Número de queimadas no primeiro bimestre é o maior desde 1999
Total de focos de incêndio no Brasil foi 66% maior do que no mesmo período de 2014; parcerias entre ONGs e poder público são opções para o combate ao fogo
O Brasil registrou quase sete mil focos de incêndio nos dois primeiros meses de 2015. O número divulgado pelo Instituto Nacional de Pesquisas Espaciais (Inpe) é o maior para o período desde 1999, quando começou o monitoramento. Dessa forma, o número de queimadas é 66% maior do que no mesmo período de 2014, quando foram registrados 4.182 incêndios.

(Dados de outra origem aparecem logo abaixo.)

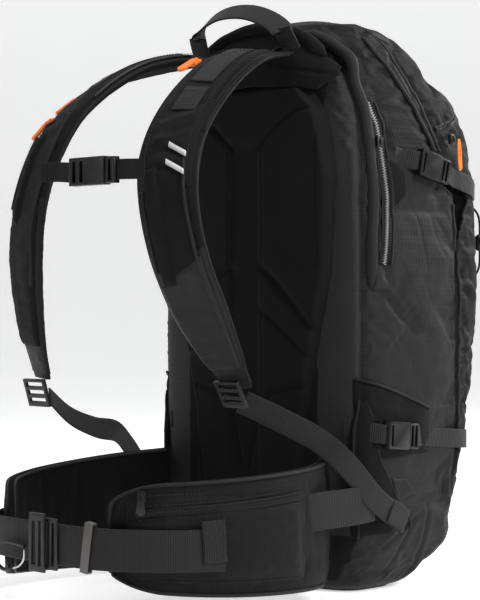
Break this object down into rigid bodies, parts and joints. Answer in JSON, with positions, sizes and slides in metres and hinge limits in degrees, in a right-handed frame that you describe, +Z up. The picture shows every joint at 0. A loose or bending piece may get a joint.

Os estados que mais contribuíram para esse aumento foram Mato Grosso (1.502), Pará (833), Roraima (748) e Maranhão (589). De acordo com o pesquisador do programa de queimadas do Inpe, Fabiano Morelli, a atual situação é resultado da redução na quantidade de chuvas e do aumento nas temperaturas. Esse conjunto de fatores “foi o principal causador que favoreceu o aumento dos focos de incêndio, porque a vegetação já estava mais suscetível a sua propagação”. Ele destaca que qualquer atividade humana relacionada ao fogo, como a limpeza de terreno, por exemplo, pode se alastrar para uma área de terreno baldio, de um sítio vizinho, tornando-se novo foco de incêndio. Morelli afirma ainda que muitas vezes o fogo começa de forma intencional, por agricultores que querem limpar o terreno, ou renovar as pastagens, colocando em risco a vida das pessoas e animais.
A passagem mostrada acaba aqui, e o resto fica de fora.